- GIVEN MATERIAL

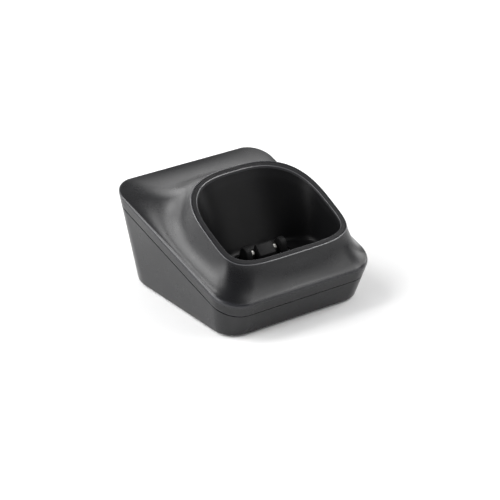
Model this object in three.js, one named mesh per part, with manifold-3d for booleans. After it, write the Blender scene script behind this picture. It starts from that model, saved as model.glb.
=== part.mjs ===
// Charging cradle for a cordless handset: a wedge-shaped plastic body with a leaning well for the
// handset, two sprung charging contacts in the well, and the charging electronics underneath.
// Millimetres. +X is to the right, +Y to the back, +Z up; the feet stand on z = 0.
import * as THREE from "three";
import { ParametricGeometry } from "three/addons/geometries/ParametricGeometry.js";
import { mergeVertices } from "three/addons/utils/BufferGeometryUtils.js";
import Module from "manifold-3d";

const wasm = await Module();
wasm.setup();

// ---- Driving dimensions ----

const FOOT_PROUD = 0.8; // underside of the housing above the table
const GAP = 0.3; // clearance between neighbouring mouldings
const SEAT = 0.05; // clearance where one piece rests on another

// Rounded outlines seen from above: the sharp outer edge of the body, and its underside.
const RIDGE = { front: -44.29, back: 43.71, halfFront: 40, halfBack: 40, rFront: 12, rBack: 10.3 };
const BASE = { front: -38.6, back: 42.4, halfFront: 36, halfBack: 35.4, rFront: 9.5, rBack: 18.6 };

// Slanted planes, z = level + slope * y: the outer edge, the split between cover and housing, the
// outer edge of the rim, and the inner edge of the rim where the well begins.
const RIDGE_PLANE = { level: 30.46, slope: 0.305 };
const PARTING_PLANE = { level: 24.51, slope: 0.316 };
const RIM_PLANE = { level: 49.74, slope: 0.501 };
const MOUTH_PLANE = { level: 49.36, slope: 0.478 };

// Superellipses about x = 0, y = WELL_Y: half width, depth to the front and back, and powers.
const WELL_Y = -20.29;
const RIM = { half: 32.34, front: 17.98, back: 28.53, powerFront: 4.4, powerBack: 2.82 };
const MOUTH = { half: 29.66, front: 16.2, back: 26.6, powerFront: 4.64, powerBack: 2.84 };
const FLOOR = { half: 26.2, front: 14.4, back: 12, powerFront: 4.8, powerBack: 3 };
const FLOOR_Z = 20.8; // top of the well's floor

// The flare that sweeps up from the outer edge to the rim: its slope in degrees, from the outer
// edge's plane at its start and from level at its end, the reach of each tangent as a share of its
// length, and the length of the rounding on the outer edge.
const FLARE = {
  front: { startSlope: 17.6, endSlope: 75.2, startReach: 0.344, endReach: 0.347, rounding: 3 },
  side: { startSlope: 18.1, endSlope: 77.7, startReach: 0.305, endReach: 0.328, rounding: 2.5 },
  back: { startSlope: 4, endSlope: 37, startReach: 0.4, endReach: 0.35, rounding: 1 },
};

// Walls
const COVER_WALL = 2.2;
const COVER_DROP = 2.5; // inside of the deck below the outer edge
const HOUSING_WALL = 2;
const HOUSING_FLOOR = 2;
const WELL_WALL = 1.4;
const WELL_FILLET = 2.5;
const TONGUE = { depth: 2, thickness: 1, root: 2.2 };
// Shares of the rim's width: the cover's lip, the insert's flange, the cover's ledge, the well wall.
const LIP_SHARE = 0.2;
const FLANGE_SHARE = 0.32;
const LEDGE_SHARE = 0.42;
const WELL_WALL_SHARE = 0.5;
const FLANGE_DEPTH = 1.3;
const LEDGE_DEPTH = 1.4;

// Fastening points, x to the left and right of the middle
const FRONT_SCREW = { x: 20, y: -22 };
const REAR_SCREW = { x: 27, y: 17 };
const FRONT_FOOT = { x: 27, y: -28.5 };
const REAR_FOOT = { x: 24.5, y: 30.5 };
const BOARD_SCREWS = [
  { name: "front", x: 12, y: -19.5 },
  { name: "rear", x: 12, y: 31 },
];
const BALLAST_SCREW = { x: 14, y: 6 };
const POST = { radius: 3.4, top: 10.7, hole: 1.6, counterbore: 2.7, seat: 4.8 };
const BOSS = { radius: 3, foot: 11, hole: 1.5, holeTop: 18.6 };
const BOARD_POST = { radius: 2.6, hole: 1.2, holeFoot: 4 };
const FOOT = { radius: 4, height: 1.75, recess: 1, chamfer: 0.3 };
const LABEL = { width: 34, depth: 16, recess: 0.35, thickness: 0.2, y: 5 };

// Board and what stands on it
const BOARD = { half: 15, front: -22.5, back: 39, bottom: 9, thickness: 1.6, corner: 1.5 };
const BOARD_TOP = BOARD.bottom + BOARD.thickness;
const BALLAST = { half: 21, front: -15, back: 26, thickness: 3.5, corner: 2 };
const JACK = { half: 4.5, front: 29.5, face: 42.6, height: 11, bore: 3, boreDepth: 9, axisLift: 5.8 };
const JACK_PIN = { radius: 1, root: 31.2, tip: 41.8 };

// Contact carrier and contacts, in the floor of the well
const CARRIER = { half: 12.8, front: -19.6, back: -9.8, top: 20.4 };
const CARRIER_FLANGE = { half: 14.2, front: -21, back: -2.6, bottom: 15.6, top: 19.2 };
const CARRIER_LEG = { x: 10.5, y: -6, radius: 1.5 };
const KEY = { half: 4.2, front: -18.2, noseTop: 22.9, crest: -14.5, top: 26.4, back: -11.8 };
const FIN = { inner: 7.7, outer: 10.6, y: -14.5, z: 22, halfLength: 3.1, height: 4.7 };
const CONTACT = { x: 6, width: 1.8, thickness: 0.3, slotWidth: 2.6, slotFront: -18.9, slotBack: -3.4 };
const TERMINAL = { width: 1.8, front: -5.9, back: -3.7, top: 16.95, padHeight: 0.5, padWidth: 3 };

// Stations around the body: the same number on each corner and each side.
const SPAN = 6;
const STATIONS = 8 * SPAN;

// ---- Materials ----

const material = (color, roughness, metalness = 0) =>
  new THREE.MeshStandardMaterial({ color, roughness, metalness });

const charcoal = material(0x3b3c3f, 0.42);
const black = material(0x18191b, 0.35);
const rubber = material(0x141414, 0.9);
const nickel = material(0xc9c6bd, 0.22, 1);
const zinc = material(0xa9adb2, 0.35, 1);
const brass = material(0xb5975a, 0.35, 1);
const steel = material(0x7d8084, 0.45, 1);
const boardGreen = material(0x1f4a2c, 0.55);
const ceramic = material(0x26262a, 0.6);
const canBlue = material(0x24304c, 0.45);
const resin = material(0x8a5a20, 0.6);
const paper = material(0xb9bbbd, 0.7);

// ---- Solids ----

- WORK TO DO
Write the material out exactly, with nothing left out.

- FULL ANSWER
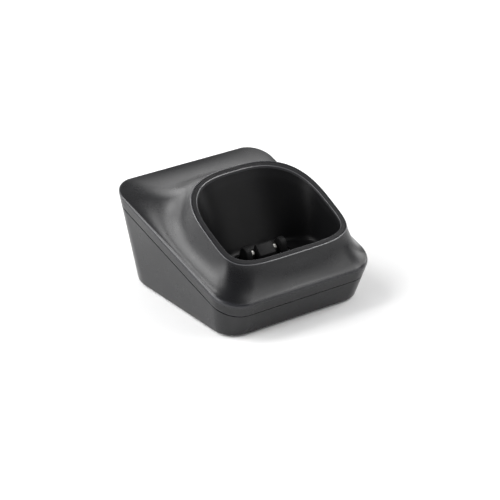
Model this object in three.js, one named mesh per part, with manifold-3d for booleans. After it, write the Blender scene script behind this picture. It starts from that model, saved as model.glb.
=== part.mjs ===
// Charging cradle for a cordless handset: a wedge-shaped plastic body with a leaning well for the
// handset, two sprung charging contacts in the well, and the charging electronics underneath.
// Millimetres. +X is to the right, +Y to the back, +Z up; the feet stand on z = 0.
import * as THREE from "three";
import { ParametricGeometry } from "three/addons/geometries/ParametricGeometry.js";
import { mergeVertices } from "three/addons/utils/BufferGeometryUtils.js";
import Module from "manifold-3d";

const wasm = await Module();
wasm.setup();

// ---- Driving dimensions ----

const FOOT_PROUD = 0.8; // underside of the housing above the table
const GAP = 0.3; // clearance between neighbouring mouldings
const SEAT = 0.05; // clearance where one piece rests on another

// Rounded outlines seen from above: the sharp outer edge of the body, and its underside.
const RIDGE = { front: -44.29, back: 43.71, halfFront: 40, halfBack: 40, rFront: 12, rBack: 10.3 };
const BASE = { front: -38.6, back: 42.4, halfFront: 36, halfBack: 35.4, rFront: 9.5, rBack: 18.6 };

// Slanted planes, z = level + slope * y: the outer edge, the split between cover and housing, the
// outer edge of the rim, and the inner edge of the rim where the well begins.
const RIDGE_PLANE = { level: 30.46, slope: 0.305 };
const PARTING_PLANE = { level: 24.51, slope: 0.316 };
const RIM_PLANE = { level: 49.74, slope: 0.501 };
const MOUTH_PLANE = { level: 49.36, slope: 0.478 };

// Superellipses about x = 0, y = WELL_Y: half width, depth to the front and back, and powers.
const WELL_Y = -20.29;
const RIM = { half: 32.34, front: 17.98, back: 28.53, powerFront: 4.4, powerBack: 2.82 };
const MOUTH = { half: 29.66, front: 16.2, back: 26.6, powerFront: 4.64, powerBack: 2.84 };
const FLOOR = { half: 26.2, front: 14.4, back: 12, powerFront: 4.8, powerBack: 3 };
const FLOOR_Z = 20.8; // top of the well's floor

// The flare that sweeps up from the outer edge to the rim: its slope in degrees, from the outer
// edge's plane at its start and from level at its end, the reach of each tangent as a share of its
// length, and the length of the rounding on the outer edge.
const FLARE = {
  front: { startSlope: 17.6, endSlope: 75.2, startReach: 0.344, endReach: 0.347, rounding: 3 },
  side: { startSlope: 18.1, endSlope: 77.7, startReach: 0.305, endReach: 0.328, rounding: 2.5 },
  back: { startSlope: 4, endSlope: 37, startReach: 0.4, endReach: 0.35, rounding: 1 },
};

// Walls
const COVER_WALL = 2.2;
const COVER_DROP = 2.5; // inside of the deck below the outer edge
const HOUSING_WALL = 2;
const HOUSING_FLOOR = 2;
const WELL_WALL = 1.4;
const WELL_FILLET = 2.5;
const TONGUE = { depth: 2, thickness: 1, root: 2.2 };
// Shares of the rim's width: the cover's lip, the insert's flange, the cover's ledge, the well wall.
const LIP_SHARE = 0.2;
const FLANGE_SHARE = 0.32;
const LEDGE_SHARE = 0.42;
const WELL_WALL_SHARE = 0.5;
const FLANGE_DEPTH = 1.3;
const LEDGE_DEPTH = 1.4;

// Fastening points, x to the left and right of the middle
const FRONT_SCREW = { x: 20, y: -22 };
const REAR_SCREW = { x: 27, y: 17 };
const FRONT_FOOT = { x: 27, y: -28.5 };
const REAR_FOOT = { x: 24.5, y: 30.5 };
const BOARD_SCREWS = [
  { name: "front", x: 12, y: -19.5 },
  { name: "rear", x: 12, y: 31 },
];
const BALLAST_SCREW = { x: 14, y: 6 };
const POST = { radius: 3.4, top: 10.7, hole: 1.6, counterbore: 2.7, seat: 4.8 };
const BOSS = { radius: 3, foot: 11, hole: 1.5, holeTop: 18.6 };
const BOARD_POST = { radius: 2.6, hole: 1.2, holeFoot: 4 };
const FOOT = { radius: 4, height: 1.75, recess: 1, chamfer: 0.3 };
const LABEL = { width: 34, depth: 16, recess: 0.35, thickness: 0.2, y: 5 };

// Board and what stands on it
const BOARD = { half: 15, front: -22.5, back: 39, bottom: 9, thickness: 1.6, corner: 1.5 };
const BOARD_TOP = BOARD.bottom + BOARD.thickness;
const BALLAST = { half: 21, front: -15, back: 26, thickness: 3.5, corner: 2 };
const JACK = { half: 4.5, front: 29.5, face: 42.6, height: 11, bore: 3, boreDepth: 9, axisLift: 5.8 };
const JACK_PIN = { radius: 1, root: 31.2, tip: 41.8 };

// Contact carrier and contacts, in the floor of the well
const CARRIER = { half: 12.8, front: -19.6, back: -9.8, top: 20.4 };
const CARRIER_FLANGE = { half: 14.2, front: -21, back: -2.6, bottom: 15.6, top: 19.2 };
const CARRIER_LEG = { x: 10.5, y: -6, radius: 1.5 };
const KEY = { half: 4.2, front: -18.2, noseTop: 22.9, crest: -14.5, top: 26.4, back: -11.8 };
const FIN = { inner: 7.7, outer: 10.6, y: -14.5, z: 22, halfLength: 3.1, height: 4.7 };
const CONTACT = { x: 6, width: 1.8, thickness: 0.3, slotWidth: 2.6, slotFront: -18.9, slotBack: -3.4 };
const TERMINAL = { width: 1.8, front: -5.9, back: -3.7, top: 16.95, padHeight: 0.5, padWidth: 3 };

// Stations around the body: the same number on each corner and each side.
const SPAN = 6;
const STATIONS = 8 * SPAN;

// ---- Materials ----

const material = (color, roughness, metalness = 0) =>
  new THREE.MeshStandardMaterial({ color, roughness, metalness });

const charcoal = material(0x3b3c3f, 0.42);
const black = material(0x18191b, 0.35);
const rubber = material(0x141414, 0.9);
const nickel = material(0xc9c6bd, 0.22, 1);
const zinc = material(0xa9adb2, 0.35, 1);
const brass = material(0xb5975a, 0.35, 1);
const steel = material(0x7d8084, 0.45, 1);
const boardGreen = material(0x1f4a2c, 0.55);
const ceramic = material(0x26262a, 0.6);
const canBlue = material(0x24304c, 0.45);
const resin = material(0x8a5a20, 0.6);
const paper = material(0xb9bbbd, 0.7);

// ---- Solids ----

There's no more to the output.